++++ GIVEN DATA

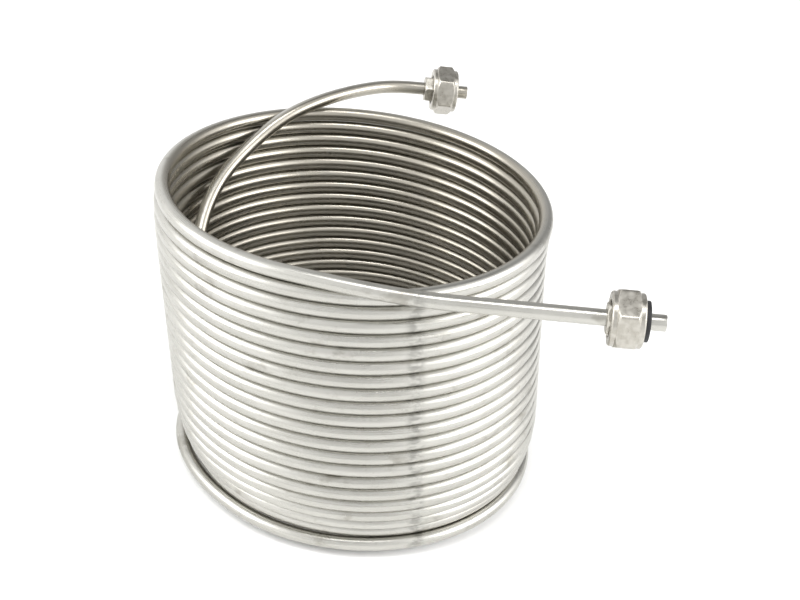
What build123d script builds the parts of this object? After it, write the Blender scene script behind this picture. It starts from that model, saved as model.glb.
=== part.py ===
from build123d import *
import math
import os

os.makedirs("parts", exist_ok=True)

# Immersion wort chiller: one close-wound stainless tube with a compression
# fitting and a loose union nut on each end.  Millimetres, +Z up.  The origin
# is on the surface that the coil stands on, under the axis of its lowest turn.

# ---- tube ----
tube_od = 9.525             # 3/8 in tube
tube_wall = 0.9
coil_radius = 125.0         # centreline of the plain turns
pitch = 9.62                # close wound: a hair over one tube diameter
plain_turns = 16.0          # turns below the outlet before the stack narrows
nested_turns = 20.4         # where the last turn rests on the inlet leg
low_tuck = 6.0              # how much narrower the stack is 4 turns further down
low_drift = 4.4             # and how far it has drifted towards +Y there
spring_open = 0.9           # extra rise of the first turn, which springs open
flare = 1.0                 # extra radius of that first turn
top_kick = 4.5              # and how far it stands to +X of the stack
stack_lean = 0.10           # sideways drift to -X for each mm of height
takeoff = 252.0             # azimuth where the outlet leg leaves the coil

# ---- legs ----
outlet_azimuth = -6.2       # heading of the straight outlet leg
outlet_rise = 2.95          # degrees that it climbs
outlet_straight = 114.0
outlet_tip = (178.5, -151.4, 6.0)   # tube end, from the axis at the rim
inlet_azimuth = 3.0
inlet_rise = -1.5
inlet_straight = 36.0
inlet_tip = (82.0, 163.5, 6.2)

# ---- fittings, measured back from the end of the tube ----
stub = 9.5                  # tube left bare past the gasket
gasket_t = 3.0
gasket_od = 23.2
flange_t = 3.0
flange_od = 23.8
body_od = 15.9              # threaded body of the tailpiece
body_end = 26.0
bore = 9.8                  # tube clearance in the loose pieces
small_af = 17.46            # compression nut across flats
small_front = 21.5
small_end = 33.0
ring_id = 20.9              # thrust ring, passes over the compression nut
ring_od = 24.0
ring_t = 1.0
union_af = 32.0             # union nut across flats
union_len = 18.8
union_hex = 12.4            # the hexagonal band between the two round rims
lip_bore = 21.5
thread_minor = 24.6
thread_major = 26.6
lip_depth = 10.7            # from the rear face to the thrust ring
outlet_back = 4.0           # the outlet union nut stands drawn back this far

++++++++

== WHAT YOU HAVE TO DO ==
Starting with the first line of the data above, copy each line exactly until you reach the line with "# is on the"; include that line as well.

== COMPLETE ANSWER ==
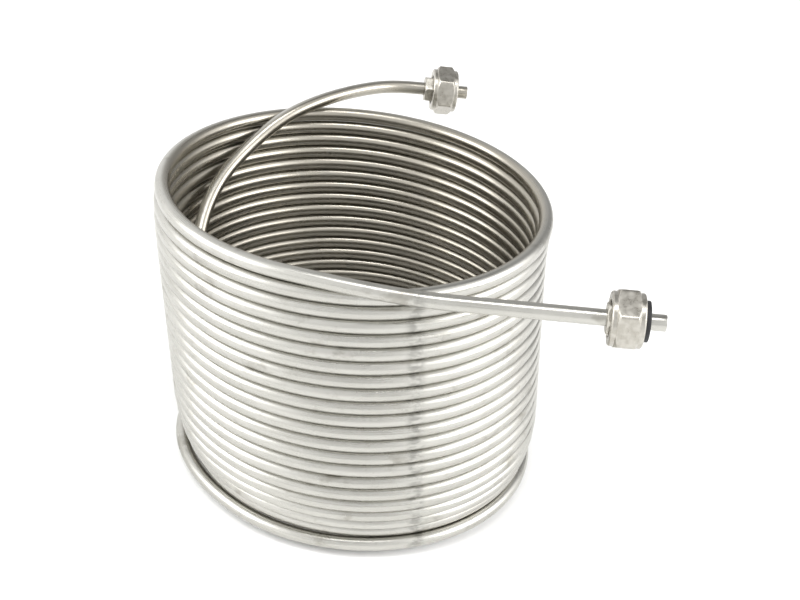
What build123d script builds the parts of this object? After it, write the Blender scene script behind this picture. It starts from that model, saved as model.glb.
=== part.py ===
from build123d import *
import math
import os

os.makedirs("parts", exist_ok=True)

# Immersion wort chiller: one close-wound stainless tube with a compression
# fitting and a loose union nut on each end.  Millimetres, +Z up.  The origin
# is on the surface that the coil stands on, under the axis of its lowest turn.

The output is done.